Recently a friend told me he wanted to start a podcast festival in Melbourne. His intention was to invite Marc Maron and John Hodgman, and their presence would encourage other big names to come.

He never mentioned an Australian podcast he would like to invite.

So, why do we look externally for validation?

When I went to my first Webstock conference (realistically one of the best-run events I’ve ever had the pleasure of attending), I was disappointed that a New Zealand-run event didn’t have any antipodean speakers.

I thought about this for a bit. Should we blame the organisers? (They are lovely people and work very hard.) Maybe they had evidence to show that local people weren’t a big enough draw card. That’s definitely what other attendees had suggested to me.

If this is what attendees think, based on just attendee-to-attendee discussions, then it’s probably true enough market research.

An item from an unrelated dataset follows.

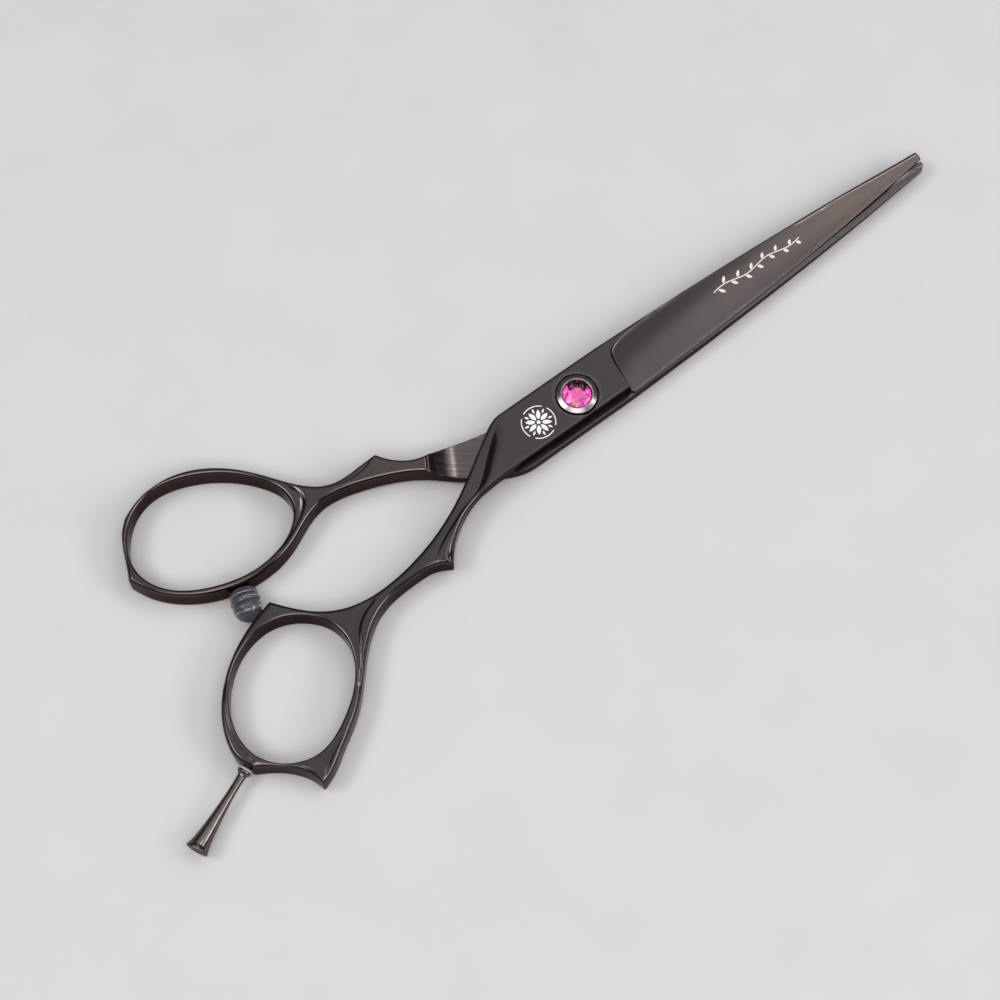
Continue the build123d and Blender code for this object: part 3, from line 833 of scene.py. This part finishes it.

But this problem doesn’t happen with other countries or cultures. The aforementioned US and UK both host plenty of web-design conferences that draw huge crowds.

Do we just accept out cultural cringe and live with it, or do we fight against it?

This is a design problem. This is a problem of getting people to accept something they unconsciously reject. Its a problem of changing minds and behaviour.

But is it a problem worth solving? What are the costs associated with building antipodean pride?

There is a very real possibility that we fear realising our already perceived irrelevance—that, despite everything we have already given the world (wifi, bionic ear, ova freezing techniques), we still never think we’ll be listened to when we talk. And there’s nothing worse than an irrelevant body pretending it has validity. How embarrassing!

There is, however, the contrary position. If we are supportive of our own work and push ourselves to produce better products, then maybe it won’t matter what others think. Maybe we will develop a confidence to be content with our own attention.

This is not about local design for local people. It’s about holding our own work to an international standard, supporting it when it reaches that level and encouraging efforts to surpass it.

We can only do that one step at a time. It’s going to be tough, too, but relevance is demanded, not requested, and that takes grit.

This post was originally published in the Floate Design Partners blog

3 Comments

  • Lee
    22 May, 2014

    Great piece, and it’s something I’ve been arguing for a while. We’re in a terrible position, culturally speaking. We have 10% the population of the US, but we can’t even make 10% of the art they make, because we have something the US doesn’t have: a stream of superior, polished content coming in from places like the US and the UK. We don’t stand a chance.

    It’s not totally hopeless: we still make great films in the form of Balibo, Animal Kingdom, Hail, 52 Tuesdays, The Babadook, The Goddess of 1967, and the occasional great TV show, and a fair amount of great music and books — music and literature being two artforms that don’t require a lot of money for equipment and personnel before you begin — but there’s no momentum to this greatness. They’re just blips in the landscape. It’s like we hit reset before each one and hope for the best.

    I don’t think that’s necessarily a bad thing. It’s just how it is. It’s interesting being in this position, so long as it doesn’t lead to a creative lethargy. And given how many Australians consider themselves artists in one form or another, I’d say there’s hope, even if it’s not backed by a financial success.

  • Lachlan
    13 October, 2014

    Remember when Australian content had larger mandated quotas? I guess we should be able to stand on our own and for the most part we can (often with less support and lower budgets), but if no one is going to buy your work, the risks in creating it become that much greater. A strong Government broadcaster led to the Aunty Jack show – can you imagine a commercial network picking up something like that today(?!) D-Gen, Frontline, The Castle … We regularly punch above our weight despite our surroundings. Grit is all very well, but I’d agree that the main problem is the cringe that has developed as a result of being “girt”, and it extends from the top down – even our political leaders devalue homegrown science, art and debate, and look overseas for direction and reassurance. It’s a tough habit to break, but Australia needs to stop basing its self-worth on the approval of other countries.

  • Bill
    14 October, 2014

    Lachlan you are so right. Canada had this problem – if you think it’s tough for us imagine having the 300 pound gorilla right next door – and they resolved it by using quotas. I think we have genuinely talented artists of all kinds but they have to be provided with some basis for living. It was done for a while with music and the results were great. The media companies will carry on like two-bob watches of course but the issue is our Australian identity.

    I think it’s worth the argument.